PROMPT →
Among the lines below, keep only those from the one containing "Continue the three.js" through the one containing "FINGER_DOT_SKIN = 0.5", and reproduce them exactly.

[Records with modeling code]

━━━━━━━━━━━━━━━━

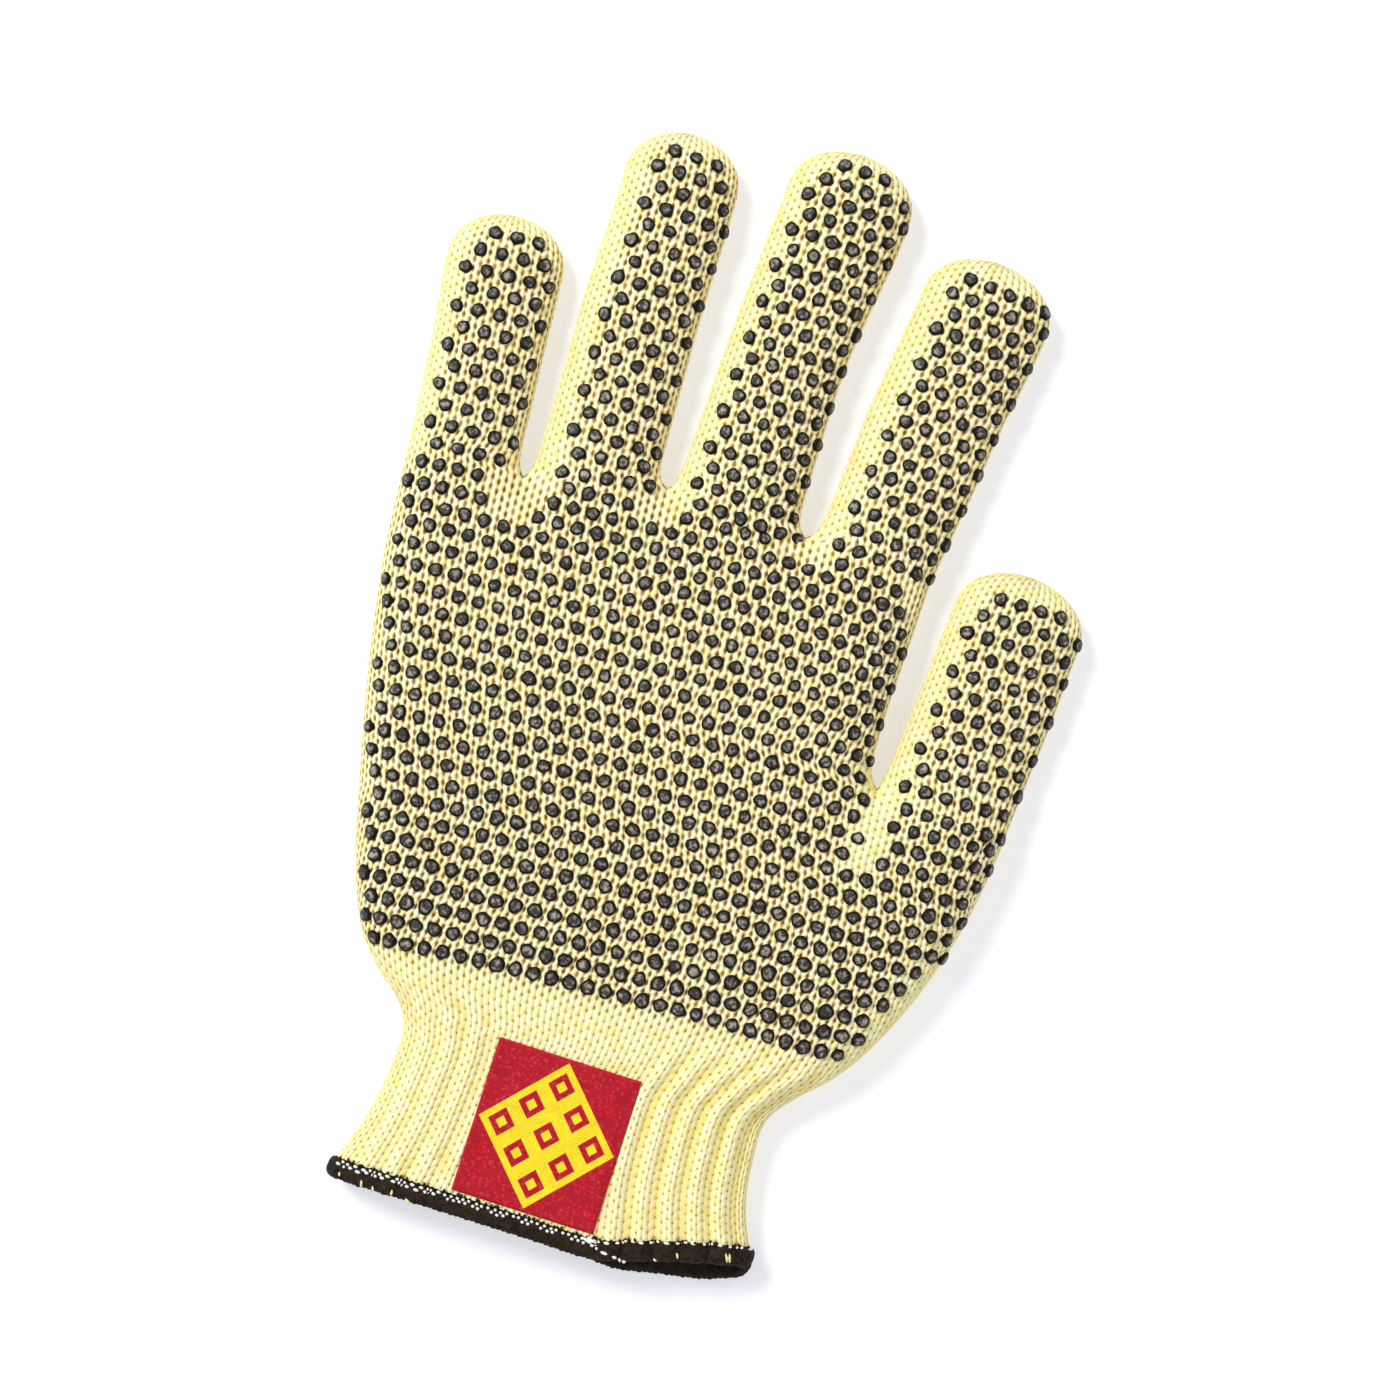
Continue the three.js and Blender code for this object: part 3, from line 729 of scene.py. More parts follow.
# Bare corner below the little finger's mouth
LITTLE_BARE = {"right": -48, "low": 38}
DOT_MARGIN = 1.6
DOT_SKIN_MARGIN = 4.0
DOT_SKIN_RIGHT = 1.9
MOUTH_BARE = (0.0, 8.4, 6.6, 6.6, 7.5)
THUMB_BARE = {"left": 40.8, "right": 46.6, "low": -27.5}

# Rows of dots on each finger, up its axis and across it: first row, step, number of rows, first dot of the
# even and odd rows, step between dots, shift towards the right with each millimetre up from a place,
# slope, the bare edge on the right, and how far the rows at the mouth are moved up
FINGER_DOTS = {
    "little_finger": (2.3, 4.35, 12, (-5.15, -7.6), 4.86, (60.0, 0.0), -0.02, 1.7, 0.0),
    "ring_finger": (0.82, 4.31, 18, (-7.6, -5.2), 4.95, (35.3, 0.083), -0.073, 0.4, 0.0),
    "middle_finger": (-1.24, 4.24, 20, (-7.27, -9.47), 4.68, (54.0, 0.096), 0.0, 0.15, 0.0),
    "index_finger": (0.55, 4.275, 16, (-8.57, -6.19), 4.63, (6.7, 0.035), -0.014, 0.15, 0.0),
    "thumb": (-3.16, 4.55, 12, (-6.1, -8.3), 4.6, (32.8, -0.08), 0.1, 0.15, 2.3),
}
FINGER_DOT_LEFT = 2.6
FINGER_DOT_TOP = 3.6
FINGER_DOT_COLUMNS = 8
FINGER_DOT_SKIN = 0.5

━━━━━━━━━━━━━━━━

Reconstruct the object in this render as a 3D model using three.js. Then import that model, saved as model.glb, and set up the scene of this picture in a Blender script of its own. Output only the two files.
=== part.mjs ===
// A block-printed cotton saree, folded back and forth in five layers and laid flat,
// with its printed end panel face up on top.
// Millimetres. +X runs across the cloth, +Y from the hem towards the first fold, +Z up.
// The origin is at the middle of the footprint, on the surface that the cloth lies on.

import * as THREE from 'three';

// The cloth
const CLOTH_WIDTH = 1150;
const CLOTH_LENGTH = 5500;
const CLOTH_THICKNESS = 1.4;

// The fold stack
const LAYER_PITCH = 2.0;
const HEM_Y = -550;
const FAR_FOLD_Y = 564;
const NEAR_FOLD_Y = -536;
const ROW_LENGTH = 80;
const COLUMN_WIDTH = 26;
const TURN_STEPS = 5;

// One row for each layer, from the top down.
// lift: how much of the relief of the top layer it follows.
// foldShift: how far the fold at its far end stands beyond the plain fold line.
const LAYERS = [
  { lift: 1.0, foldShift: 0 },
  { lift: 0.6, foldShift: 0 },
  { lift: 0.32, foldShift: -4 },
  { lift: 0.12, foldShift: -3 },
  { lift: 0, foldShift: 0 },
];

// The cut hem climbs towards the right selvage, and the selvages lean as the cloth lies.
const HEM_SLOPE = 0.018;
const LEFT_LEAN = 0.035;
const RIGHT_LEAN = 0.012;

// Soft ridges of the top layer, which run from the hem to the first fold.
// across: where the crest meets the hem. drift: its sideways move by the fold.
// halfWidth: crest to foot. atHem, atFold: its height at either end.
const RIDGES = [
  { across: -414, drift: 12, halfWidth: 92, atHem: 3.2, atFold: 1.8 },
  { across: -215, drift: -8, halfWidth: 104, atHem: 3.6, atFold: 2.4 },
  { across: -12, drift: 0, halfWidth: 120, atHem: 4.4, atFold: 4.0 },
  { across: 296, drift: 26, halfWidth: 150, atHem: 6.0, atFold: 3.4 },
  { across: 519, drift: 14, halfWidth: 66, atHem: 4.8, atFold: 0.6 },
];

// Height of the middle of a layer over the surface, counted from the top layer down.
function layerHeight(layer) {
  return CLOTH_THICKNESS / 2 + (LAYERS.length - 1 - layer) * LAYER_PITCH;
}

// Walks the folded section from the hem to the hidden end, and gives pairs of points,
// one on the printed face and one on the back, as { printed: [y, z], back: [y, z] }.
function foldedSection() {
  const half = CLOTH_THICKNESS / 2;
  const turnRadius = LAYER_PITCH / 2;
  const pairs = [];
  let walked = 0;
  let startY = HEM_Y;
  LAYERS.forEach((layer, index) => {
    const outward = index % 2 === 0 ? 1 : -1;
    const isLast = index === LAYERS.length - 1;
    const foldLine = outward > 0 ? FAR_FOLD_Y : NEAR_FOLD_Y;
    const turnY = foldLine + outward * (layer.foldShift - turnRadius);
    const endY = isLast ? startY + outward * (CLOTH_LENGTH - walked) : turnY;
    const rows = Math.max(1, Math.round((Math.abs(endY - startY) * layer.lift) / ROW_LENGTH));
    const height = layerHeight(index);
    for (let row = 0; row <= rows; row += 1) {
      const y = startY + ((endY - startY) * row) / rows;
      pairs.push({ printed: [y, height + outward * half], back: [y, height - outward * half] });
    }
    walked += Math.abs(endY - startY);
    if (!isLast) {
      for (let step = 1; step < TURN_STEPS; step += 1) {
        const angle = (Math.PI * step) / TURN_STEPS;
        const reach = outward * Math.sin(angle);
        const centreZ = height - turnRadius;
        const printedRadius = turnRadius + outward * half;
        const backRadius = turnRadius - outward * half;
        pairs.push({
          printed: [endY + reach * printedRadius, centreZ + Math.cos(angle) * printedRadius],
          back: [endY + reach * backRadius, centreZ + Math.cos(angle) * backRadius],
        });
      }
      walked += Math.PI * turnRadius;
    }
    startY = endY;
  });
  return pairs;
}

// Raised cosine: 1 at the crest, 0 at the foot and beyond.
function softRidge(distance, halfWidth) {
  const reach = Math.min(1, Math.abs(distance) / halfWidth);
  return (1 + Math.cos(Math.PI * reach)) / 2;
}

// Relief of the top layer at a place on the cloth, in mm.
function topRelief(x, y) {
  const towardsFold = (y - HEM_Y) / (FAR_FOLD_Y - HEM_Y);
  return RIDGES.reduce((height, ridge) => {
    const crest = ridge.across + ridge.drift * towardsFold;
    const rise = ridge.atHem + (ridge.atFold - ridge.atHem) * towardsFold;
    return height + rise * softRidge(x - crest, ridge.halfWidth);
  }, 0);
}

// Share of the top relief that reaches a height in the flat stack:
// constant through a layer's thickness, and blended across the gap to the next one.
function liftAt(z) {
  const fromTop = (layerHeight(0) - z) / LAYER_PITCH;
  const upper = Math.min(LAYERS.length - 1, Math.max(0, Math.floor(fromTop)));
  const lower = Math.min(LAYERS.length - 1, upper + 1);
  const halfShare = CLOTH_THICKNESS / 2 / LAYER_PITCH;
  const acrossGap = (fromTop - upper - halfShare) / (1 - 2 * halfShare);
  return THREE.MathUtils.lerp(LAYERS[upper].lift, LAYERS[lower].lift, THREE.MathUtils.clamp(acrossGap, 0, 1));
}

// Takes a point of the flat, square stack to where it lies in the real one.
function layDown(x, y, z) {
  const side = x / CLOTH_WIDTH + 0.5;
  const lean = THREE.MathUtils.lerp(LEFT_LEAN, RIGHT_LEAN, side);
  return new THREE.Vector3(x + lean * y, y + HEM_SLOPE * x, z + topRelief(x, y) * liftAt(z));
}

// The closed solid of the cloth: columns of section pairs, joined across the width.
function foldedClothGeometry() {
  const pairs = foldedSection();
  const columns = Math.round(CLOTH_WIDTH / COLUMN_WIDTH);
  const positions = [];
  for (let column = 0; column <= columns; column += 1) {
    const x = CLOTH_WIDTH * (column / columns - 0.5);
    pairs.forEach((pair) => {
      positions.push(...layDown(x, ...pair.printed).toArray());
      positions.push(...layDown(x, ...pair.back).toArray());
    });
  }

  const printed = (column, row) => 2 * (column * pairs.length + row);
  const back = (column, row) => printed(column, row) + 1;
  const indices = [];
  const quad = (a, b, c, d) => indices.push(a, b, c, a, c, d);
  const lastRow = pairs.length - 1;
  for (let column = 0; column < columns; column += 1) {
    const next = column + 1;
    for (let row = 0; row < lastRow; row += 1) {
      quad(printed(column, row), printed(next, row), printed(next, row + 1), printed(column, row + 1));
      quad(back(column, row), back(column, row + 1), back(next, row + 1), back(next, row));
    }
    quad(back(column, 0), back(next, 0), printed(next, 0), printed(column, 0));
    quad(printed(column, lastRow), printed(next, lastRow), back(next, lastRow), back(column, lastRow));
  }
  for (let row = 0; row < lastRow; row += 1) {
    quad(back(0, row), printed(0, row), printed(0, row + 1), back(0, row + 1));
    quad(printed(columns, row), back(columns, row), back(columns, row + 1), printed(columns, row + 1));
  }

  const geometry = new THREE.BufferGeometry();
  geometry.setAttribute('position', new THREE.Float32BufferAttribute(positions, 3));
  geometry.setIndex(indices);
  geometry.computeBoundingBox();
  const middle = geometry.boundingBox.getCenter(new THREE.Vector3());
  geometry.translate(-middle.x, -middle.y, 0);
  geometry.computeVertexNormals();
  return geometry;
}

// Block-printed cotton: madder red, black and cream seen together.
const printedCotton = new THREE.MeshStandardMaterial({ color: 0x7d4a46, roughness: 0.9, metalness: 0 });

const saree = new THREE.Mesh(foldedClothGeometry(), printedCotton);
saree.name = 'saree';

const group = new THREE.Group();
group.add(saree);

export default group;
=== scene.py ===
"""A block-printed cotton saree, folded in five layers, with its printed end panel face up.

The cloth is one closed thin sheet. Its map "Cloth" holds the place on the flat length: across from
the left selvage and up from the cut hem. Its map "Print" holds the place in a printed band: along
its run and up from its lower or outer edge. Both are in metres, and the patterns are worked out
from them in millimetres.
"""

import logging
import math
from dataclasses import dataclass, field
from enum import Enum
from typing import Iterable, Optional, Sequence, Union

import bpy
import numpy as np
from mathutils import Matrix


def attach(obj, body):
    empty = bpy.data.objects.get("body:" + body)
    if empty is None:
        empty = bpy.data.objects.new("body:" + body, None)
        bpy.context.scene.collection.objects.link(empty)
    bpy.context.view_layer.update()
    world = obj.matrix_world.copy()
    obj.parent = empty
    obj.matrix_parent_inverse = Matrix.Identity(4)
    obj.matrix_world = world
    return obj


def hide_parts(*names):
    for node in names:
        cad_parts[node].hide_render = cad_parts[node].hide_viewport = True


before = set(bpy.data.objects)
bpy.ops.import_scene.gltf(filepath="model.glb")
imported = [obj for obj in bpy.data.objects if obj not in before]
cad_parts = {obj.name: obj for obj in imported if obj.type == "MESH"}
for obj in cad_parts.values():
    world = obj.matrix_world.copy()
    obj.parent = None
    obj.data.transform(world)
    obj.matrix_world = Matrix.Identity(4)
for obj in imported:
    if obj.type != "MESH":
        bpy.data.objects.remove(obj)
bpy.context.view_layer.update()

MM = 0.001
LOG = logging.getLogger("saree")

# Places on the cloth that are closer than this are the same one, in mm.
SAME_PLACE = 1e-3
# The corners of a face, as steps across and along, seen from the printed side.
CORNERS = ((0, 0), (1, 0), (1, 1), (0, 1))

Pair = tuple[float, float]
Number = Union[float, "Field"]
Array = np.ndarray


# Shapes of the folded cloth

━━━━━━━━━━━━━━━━

TASK ANSWER →
Continue the three.js and Blender code for this object: part 3, from line 729 of scene.py. More parts follow.
# Bare corner below the little finger's mouth
LITTLE_BARE = {"right": -48, "low": 38}
DOT_MARGIN = 1.6
DOT_SKIN_MARGIN = 4.0
DOT_SKIN_RIGHT = 1.9
MOUTH_BARE = (0.0, 8.4, 6.6, 6.6, 7.5)
THUMB_BARE = {"left": 40.8, "right": 46.6, "low": -27.5}

# Rows of dots on each finger, up its axis and across it: first row, step, number of rows, first dot of the
# even and odd rows, step between dots, shift towards the right with each millimetre up from a place,
# slope, the bare edge on the right, and how far the rows at the mouth are moved up
FINGER_DOTS = {
    "little_finger": (2.3, 4.35, 12, (-5.15, -7.6), 4.86, (60.0, 0.0), -0.02, 1.7, 0.0),
    "ring_finger": (0.82, 4.31, 18, (-7.6, -5.2), 4.95, (35.3, 0.083), -0.073, 0.4, 0.0),
    "middle_finger": (-1.24, 4.24, 20, (-7.27, -9.47), 4.68, (54.0, 0.096), 0.0, 0.15, 0.0),
    "index_finger": (0.55, 4.275, 16, (-8.57, -6.19), 4.63, (6.7, 0.035), -0.014, 0.15, 0.0),
    "thumb": (-3.16, 4.55, 12, (-6.1, -8.3), 4.6, (32.8, -0.08), 0.1, 0.15, 2.3),
}
FINGER_DOT_LEFT = 2.6
FINGER_DOT_TOP = 3.6
FINGER_DOT_COLUMNS = 8
FINGER_DOT_SKIN = 0.5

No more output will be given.